Pembelajaran geografi ala CM tetap menggunakan living book sebagai asupan budi anak untuk mengimajinasikan keindahan dan kehidupan di berbagai daerah, seperti halnya saat membaca kisah Laura, kita akan terbayang bagaimana keadaan alam di masa itu, kita juga tahu cara mereka bertahan hidup dari musim ke musim , hingga kita bisa turut membayangkan kehidupan masyarakat pada masa tersebut. The Call of The Wild membawa kita merasakan dinginnya Alaska. Heidi menerbangkan kita menikmati keindahan Pegunungan Alpen. Beda halnya saat membaca The Old Man and The Sea, kita terbawa merasakan ganasnya Samudra Atlantik.
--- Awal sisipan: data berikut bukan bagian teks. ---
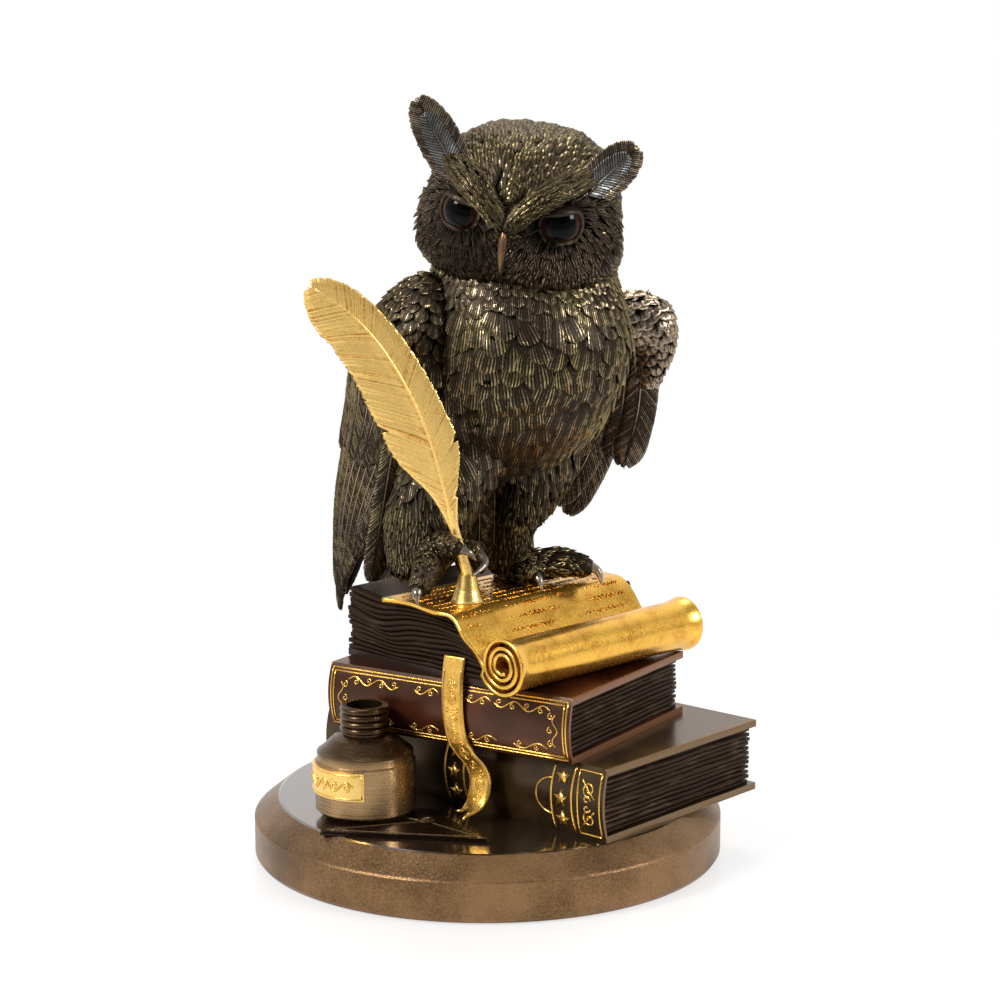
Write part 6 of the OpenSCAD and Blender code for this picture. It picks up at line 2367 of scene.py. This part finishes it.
@dataclass(frozen=True)
class Studio:
    """Camera, white floor, surrounding light and lamps."""

    eye: tuple[float, float, float] = (0.0, -0.75985, 0.25026)
    forward: tuple[float, float, float] = (0.00555, 0.98425, -0.17669)
    roll: float = -0.189
    lens: float = 87.93

    def build(self) -> None:
        """Sets the studio up."""
        self._camera()
        self._floor()
        self._world()
        self._lamp("key", (-0.85, -0.55, 0.85), 0.35, 15.0)
        self._lamp("fill", (0.95, -0.40, 0.60), 0.35, 9.0)
        self._lamp("overhead", (0.05, 0.45, 1.15), 0.6, 8.0)
        bpy.context.scene.view_settings.view_transform = "Standard"

    def _camera(self) -> None:
        """Places the camera."""
        ahead = Vector(self.forward).normalized()
        right = ahead.cross(Vector((0, 0, 1))).normalized()
        up = right.cross(ahead)
        c, s = math.cos(math.radians(self.roll)), math.sin(math.radians(self.roll))
        side, top = right * c + up * s, up * c - right * s
        turn = Matrix((side, top, -ahead)).transposed().to_4x4()
        lens = bpy.data.cameras.new("camera")
        lens.lens, lens.sensor_width, lens.sensor_fit = self.lens, 36, "HORIZONTAL"
        lens.clip_start, lens.clip_end = 0.05, 60
        camera = bpy.data.objects.new("camera", lens)
        camera.matrix_world = Matrix.Translation(Vector(self.eye)) @ turn
        bpy.context.scene.collection.objects.link(camera)
        bpy.context.scene.camera = camera

    def _floor(self) -> None:
        """Lays a wide white floor that keeps the shadow."""
        g = Graph("white_floor")
        ray = g.raw("ShaderNodeLightPath")
        y = g.node("ShaderNodeSeparateXYZ", None, {0: g.place()}, "Y")
        front = y.step(-0.40, -0.14)
        seen = Sock(g, ray.outputs["Is Camera Ray"])
        for name in ("Is Glossy Ray", "Is Transmission Ray"):
            seen = seen.math("MAXIMUM", Sock(g, ray.outputs[name]) * (front * 0.75 + 0.25))
        far = g.node("ShaderNodeVectorMath", {"operation": "LENGTH"}, {0: g.place()}, "Value")
        far = far.step(0.14, 0.42)
        white = g.mix(front, (0.12, 0.12, 0.12), (0.80, 0.79, 0.78))
        ground = g.node("ShaderNodeBsdfPrincipled", None,
                        {"Base Color": white, "Roughness": 0.12, "Specular IOR Level": 0.6})
        glow = g.node("ShaderNodeEmission", None, {"Color": (1, 1, 1, 1), "Strength": 1.0})
        mix = g.node("ShaderNodeMixShader", None, {0: seen * (far * 0.32 + 0.68), 1: ground, 2: glow})
        g.raw("ShaderNodeOutputMaterial", None, {0: mix})
        mesh = bpy.data.meshes.new("floor")
        mesh.from_pydata([(-20, -20, 0), (20, -20, 0), (20, 20, 0), (-20, 20, 0)], [], [(0, 1, 2, 3)])
        mesh.materials.append(g.owner)
        floor = bpy.data.objects.new("floor", mesh)
        bpy.context.scene.collection.objects.link(floor)
        floor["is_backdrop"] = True

    def _world(self) -> None:
        """Surrounds the figurine with white behind and dimmer light in front."""
        world = bpy.data.worlds.new("surround")
        bpy.context.scene.world = world
        g = Graph(world)
        parts = g.raw("ShaderNodeSeparateXYZ", None, {0: g.node("ShaderNodeTexCoord", output="Generated")})
        x, y, z = (Sock(g, parts.outputs[k]) for k in range(3))
        behind = y.step(0.0, 0.6)
        above = z.step(0.3, 0.95) * 0.3
        left = (x * -1).step(0.3, 0.95) * 0.6
        right = x.step(0.35, 0.95) * 0.45
        level = behind.math("MAXIMUM", above.math("MAXIMUM", left.math("MAXIMUM", right))) * 0.94 + 0.06
        level = level.math("MAXIMUM", Sock(g, g.raw("ShaderNodeLightPath").outputs["Is Camera Ray"]))
        glow = g.node("ShaderNodeBackground", None, {"Color": (1, 1, 1, 1), "Strength": level})
        g.raw("ShaderNodeOutputWorld", None, {0: glow})

    def _lamp(self, name: str, place: Sequence[float], size: float, power: float) -> None:
        """Hangs a square lamp that looks at the figurine.

        Args:
            name: its name.
            place: where it hangs, in metres.
            size: its width.
            power: its power in watts.
        """
        lamp = bpy.data.lights.new(name, "AREA")
        lamp.size, lamp.energy = size, power
        holder = bpy.data.objects.new(name, lamp)
        holder.location = place
        holder.rotation_euler = (Vector((0, 0, 0.11)) - Vector(place)).to_track_quat("-Z", "Y").to_euler()
        bpy.context.scene.collection.objects.link(holder)


def note_size(label: str, sizes: dict[str, list[list[float]]]) -> None:
    """Keeps the size of what is shown."""
    low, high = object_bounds()
    sizes[label] = [list(map(float, low)), list(map(float, high))]


def main() -> None:
    """Builds and dresses the figurine, then the studio round it."""
    logging.basicConfig(level=logging.INFO, format="%(message)s")
    sizes: dict[str, list[list[float]]] = {}
    note_size("loaded", sizes)
    finish = Finishes.mixed()
    plumage = Plumage()
    Base().build(finish)
    Library().build(finish)
    Bookmark().build(finish)
    Scroll().build(finish)
    Quill().build(finish)
    wing = FoldedWing().build(finish, plumage)
    head = Casting([frame["nodes"]["head"].data], 1.6, 2)
    Torso().build(finish, plumage, [wing, head])
    Head().build(finish, plumage)
    RaisedWing().build(finish, plumage)
    Tail().build(finish)
    Legs().build(finish, plumage)
    plumage.clear()
    Studio().build()
    note_size("shown", sizes)


if __name__ == "__main__":
    main()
Buku-buku karya Holling C. Holling sebagai rekomendasi Ambleside Online, sangat naratif dan indah menggambarkan kondisi permukaan bumi.



Saya pribadi justru mulai melek geografi setelah mulai melakukan perjalanan ( bukan "Perjalanan ke Barat" ya :))). Saya menikmati membaca buku-buku dan blog tentang travelling. Saya juga sangat menikmati foto-foto travel yang ada di media sosial, terutama yang berkaitan dengan foto landscape dan human interest, yang kemudian membangkitkan rasa ingin tahu dan membayangkan bagaimana keindahan aslinya. Apalagi kalau diberikan mengagumi secara langsung itu merupakan sebuah karunia tak ternilai.





Selagi Indonesia begitu cekatan menjadikan hutan-hutan sebagai wahana wisata buatan demi kepentingan ekonomi dan pariwisata, sebaliknya negara maju ( yang sudah lebih dulu berdosa terhadap tingginya emisi ) justru melakukan sebaliknya. Mereka melakukan penghijauan besar-besaran , termasuk mengekspos kountur alam dan floranya, walaupun ujung-ujungnya sama-sama untuk tujuan wisata dan kepentingan ekonomi juga, namun paling tidak masih bisa membuat kita mengagumi permukaan dan kekayaan bumi ini.

Utilitarian dan kapitalisme tidak mungkin hilang sepenuhnya, tapi masih ada harapan bahwa manusia pada suatu hari tersadar bahwa dia mengemban tugas mulia dari Tuhan untuk menjaga bumi dan seisinya. Dan lagi-lagi relasi antara Tuhan, manusia dan alam tidak terpisahkan.